Another time, Dominic intervened to protect Oratory schoolmates from a strange man who entered their playground and mesmerized them with blasphemous stories:
Dominic came along and as soon as he grasped what was going on, cried out: “Come on, let’s get away from this unfortunate man who wants to ruin us”.
The spell was broken and all the boys, obedient to a friend whom they loved and respected, scattered, leaving the man talking to the wind. He was never seen again.
Today we would say that the man’s actions were grooming behavior. Dominic protected the boys against the predator.
The third such occasion took place earlier in Dominic’s life, when he was about ten years old. Some boys invited him to go swimming, and Dominic saw something that deeply disturbed him. Don Bosco does not say what it was, but he notes pointedly that bathing can have “dangers for the soul in certain circumstances, when boys are stripped together and have little care and respect for each other.”
Whatever it was that Dominic saw on the swimming excursion, Bosco says that “he was profoundly grieved and made up his mind never to go again.”
In My Peace I Give You: Healing Sexual Wounds with the Help of the Saints, I write about another young saint, Karolina Kozka, who was martyred at the age of sixteen while resisting sexual assault. An official from the Vatican Congregation for the Causes of Saints told me that it has never been definitively established as to whether Kozka’s attacker raped her before killing her; in any case, her unquestionable sanctity assures her a place among the Church’s holy ones. And I observe that
if there were a saint whom we knew for certain was raped, our knowledge of that rape would be, in itself, a kind of intrusion into the saint’s private sphere.

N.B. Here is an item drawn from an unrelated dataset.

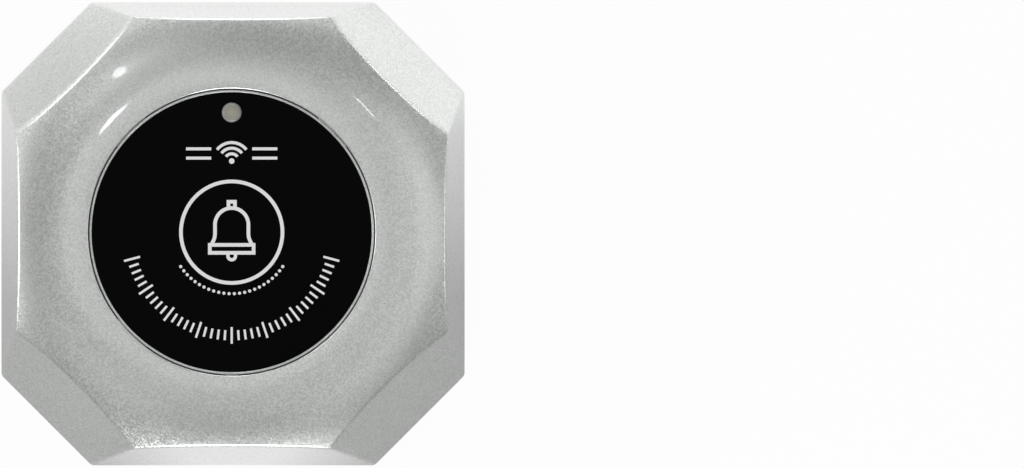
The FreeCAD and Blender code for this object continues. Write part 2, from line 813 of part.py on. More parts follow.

The very mystery surrounding the question of what was or was not done to Karolina serves to protect her personal dignity.
That is how I feel about what Dominic Savio may have seen, or not seen, when he went swimming with the boys at the age of ten. What happened to him will always be a mystery, yet one that preserves his modesty, enabling us to treat him with the reverence in death that he was not always granted in life.

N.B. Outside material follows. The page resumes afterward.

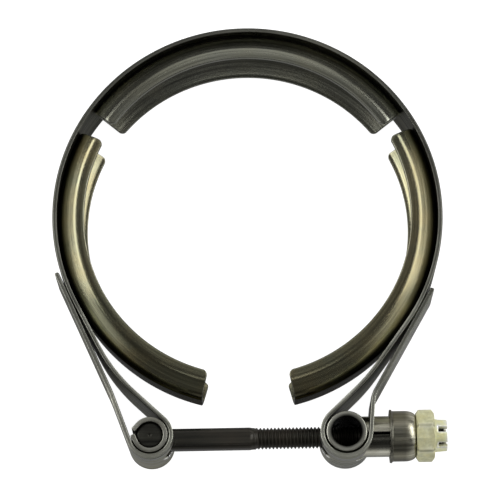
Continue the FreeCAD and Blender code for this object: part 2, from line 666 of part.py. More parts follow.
os.makedirs("parts", exist_ok=True)
for body in bodies:
    body.Shape.exportStep("parts/%s.step" % body.Label)
    print("%-15s volume %9.1f" % (body.Label, body.Shape.Volume))
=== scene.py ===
import math

import bpy
import numpy as np
from mathutils import Matrix, Vector


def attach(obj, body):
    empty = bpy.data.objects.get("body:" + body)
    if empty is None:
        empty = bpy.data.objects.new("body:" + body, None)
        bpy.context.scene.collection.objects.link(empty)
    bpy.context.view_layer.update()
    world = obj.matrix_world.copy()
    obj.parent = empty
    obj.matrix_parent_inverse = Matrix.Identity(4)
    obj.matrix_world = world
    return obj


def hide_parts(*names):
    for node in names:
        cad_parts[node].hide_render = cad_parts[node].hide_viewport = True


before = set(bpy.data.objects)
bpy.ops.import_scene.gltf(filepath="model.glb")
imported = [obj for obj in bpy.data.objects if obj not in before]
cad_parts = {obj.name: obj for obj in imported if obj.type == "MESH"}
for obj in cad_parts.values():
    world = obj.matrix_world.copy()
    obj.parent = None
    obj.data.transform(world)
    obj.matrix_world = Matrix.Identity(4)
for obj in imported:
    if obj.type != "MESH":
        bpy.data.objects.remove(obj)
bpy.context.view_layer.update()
mm = 0.001
print("frame loaded")

# what several pieces share
clamp = {
    "ring": 53.4,               # radius of the strip's middle on the ring
    "boltY": -61.2,             # the bolt's axis and, along it, the axes of both loops
    "leftLoop": -27.6,
    "rightLoop": 26.0,
    "halfWidth": 10.0,
}


def spread(stops, step):
    # evenly divides every stretch between two stops, with no part longer than step
    parts = [np.linspace(a, b, max(2, int(math.ceil((b - a) / step - 1e-6)) + 1))[:-1]
             for a, b in zip(stops[:-1], stops[1:]) if b - a > 1e-6]
    return np.concatenate(parts + [[stops[-1]]])


def rollOff(distance, radius):
    # how much a rounded edge lowers a surface: radius - sqrt(radius^2 - (radius - distance)^2)
    near = radius - np.clip(distance, 0, radius)
    return radius - np.sqrt(np.maximum(radius * radius - near * near, 0))


def smoothStep(x, low, high):
    # 0 below low, 1 above high, and 3t^2 - 2t^3 between them
    t = np.clip((x - low) / (high - low), 0, 1)
    return t * t * (3 - 2 * t)


def wallQuads(ids, keep, shift, wrap):
    # a quad from the first grid to the second wherever a kept cell borders a missing one,
    # turned so that it continues the faces on both sides
    k = np.pad(keep, 1)
    if wrap:
        k[0], k[-1] = k[-2], k[1]
    after, before, above, below = k[1:, 1:-1], k[:-1, 1:-1], k[1:-1, 1:], k[1:-1, :-1]
    quads = []
    for kept, missing, start, end in ((after, before, (0, 0), (0, 1)), (before, after, (0, 1), (0, 0)),
                                      (above, below, (1, 0), (0, 0)), (below, above, (0, 0), (1, 0))):
        i, j = np.nonzero(kept & ~missing)
        p, q = (ids[i + di, j + dj] for di, dj in (start, end))
        quads.append(np.stack([p, q, q + shift, p + shift], 1))
    return np.concatenate(quads)


def closedGrid(nu, nv):
    # a face for every cell of a grid that meets itself both ways, and the ids of its points with
    # the last row and column sent to the first
    ids = np.arange(nu * nv).reshape(nu, nv)
    quads = np.stack([ids[:-1, :-1], ids[1:, :-1], ids[1:, 1:], ids[:-1, 1:]], 2).reshape(-1, 4)
    seam = ids.copy()
    seam[-1] = seam[0]
    seam[:, -1] = seam[:, 0]
    return quads, seam.reshape(-1)


def buildMesh(name, points, quads, lay, rim, seam=None, shade=None):
    # points and quads become a mesh; lay is its UV map, rim the distance to a free edge and shade
    # a painted light factor on the base colour, painted shade below 1 and painted highlight above 1.
    # seam sends the ids of a repeated column to those of the first
    corners = quads.reshape(-1)
    uv = lay[corners]
    if seam is not None:
        corners = seam[corners]
    used, corners = np.unique(corners, return_inverse=True)
    mesh = bpy.data.meshes.new(name)
    mesh.vertices.add(len(used))
    mesh.vertices.foreach_set("co", (points[used] * mm).astype(np.float32).reshape(-1))
    mesh.loops.add(len(corners))
    mesh.loops.foreach_set("vertex_index", corners.astype(np.int32))
    mesh.polygons.add(len(quads))
    mesh.polygons.foreach_set("loop_start", np.arange(0, len(corners), 4, dtype=np.int32))
    mesh.polygons.foreach_set("use_smooth", np.ones(len(quads), bool))
    mesh.update(calc_edges=True)
    layer = mesh.uv_layers.new(name="lay")
    layer.data.foreach_set("uv", (uv * 0.01).astype(np.float32).reshape(-1))
    edge = mesh.attributes.new("rim", "FLOAT", "POINT")
    edge.data.foreach_set("value", rim[used].astype(np.float32))
    # painted light per point: painted shade where below 1, painted highlight where above 1
    paintedLight = np.ones(len(points)) if shade is None else shade
    paintedLightLayer = mesh.attributes.new("shade", "FLOAT", "POINT")
    paintedLightLayer.data.foreach_set("value", paintedLight[used].astype(np.float32))
    mesh.validate()
    piece = bpy.data.objects.new(name, mesh)
    bpy.context.scene.collection.objects.link(piece)
    return piece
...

At the same time, what we do know about the things Dominic endured is that he he was not always respected and was not always protected. He is therefore a friend and spiritual brother to all who have been mistreated, especially those who suffered in childhood, and his close friendship with Jesus and Mary points the way to healing.
So you can see now why I turned to St. Dominic Savio when I wanted to spread my book‘s message of healing for adults who have suffered childhood sexual abuse, and why he remains an inspiration as I continue my own journey of healing in Christ.